Data for this exercise>

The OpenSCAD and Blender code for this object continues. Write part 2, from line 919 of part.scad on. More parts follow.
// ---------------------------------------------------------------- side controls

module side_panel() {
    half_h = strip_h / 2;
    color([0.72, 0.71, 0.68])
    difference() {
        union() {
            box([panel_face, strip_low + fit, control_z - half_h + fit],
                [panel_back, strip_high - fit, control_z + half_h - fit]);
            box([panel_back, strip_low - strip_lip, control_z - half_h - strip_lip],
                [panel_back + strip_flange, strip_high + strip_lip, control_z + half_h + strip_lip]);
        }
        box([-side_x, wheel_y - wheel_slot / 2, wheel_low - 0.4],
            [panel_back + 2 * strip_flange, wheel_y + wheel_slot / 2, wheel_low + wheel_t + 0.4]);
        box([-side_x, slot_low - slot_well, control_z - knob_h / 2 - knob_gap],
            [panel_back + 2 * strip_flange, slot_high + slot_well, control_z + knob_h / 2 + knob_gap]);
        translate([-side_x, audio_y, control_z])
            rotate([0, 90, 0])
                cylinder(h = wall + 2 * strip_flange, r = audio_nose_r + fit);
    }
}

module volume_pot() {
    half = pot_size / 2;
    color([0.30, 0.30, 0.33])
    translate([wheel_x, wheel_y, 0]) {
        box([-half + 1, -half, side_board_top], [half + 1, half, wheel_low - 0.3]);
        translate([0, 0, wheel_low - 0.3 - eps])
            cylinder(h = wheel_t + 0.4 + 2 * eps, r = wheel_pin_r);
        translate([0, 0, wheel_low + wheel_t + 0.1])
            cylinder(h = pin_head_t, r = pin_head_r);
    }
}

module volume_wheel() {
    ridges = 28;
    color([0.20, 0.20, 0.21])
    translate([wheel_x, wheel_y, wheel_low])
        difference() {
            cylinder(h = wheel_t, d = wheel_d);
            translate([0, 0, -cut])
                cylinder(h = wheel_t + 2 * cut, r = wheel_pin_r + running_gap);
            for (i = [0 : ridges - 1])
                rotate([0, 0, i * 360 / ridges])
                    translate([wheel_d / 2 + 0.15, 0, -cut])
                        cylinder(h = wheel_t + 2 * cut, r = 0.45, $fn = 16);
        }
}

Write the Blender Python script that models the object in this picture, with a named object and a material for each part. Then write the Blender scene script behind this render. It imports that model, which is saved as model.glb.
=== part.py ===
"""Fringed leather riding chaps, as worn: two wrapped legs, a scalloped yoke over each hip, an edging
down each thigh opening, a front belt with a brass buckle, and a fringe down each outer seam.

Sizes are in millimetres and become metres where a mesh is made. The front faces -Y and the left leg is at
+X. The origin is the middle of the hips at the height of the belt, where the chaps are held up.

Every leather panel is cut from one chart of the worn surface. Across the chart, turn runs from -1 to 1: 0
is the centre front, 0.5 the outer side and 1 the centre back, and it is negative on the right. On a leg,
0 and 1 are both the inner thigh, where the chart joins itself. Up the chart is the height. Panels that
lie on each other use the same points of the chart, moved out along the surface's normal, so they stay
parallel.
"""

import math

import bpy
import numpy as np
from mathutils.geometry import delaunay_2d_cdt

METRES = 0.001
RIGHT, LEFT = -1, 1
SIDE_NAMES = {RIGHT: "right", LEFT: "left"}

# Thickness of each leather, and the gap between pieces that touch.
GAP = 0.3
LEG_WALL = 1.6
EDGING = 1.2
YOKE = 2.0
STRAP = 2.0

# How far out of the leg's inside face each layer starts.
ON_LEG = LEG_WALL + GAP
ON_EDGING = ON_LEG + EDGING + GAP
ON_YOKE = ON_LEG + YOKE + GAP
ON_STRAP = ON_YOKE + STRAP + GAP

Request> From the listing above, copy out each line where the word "that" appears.

Output of the exercise>
Write the Blender Python script that models the object in this picture, with a named object and a material for each part. Then write the Blender scene script behind this render. It imports that model, which is saved as model.glb.
0 and 1 are both the inner thigh, where the chart joins itself. Up the chart is the height. Panels that
# Thickness of each leather, and the gap between pieces that touch.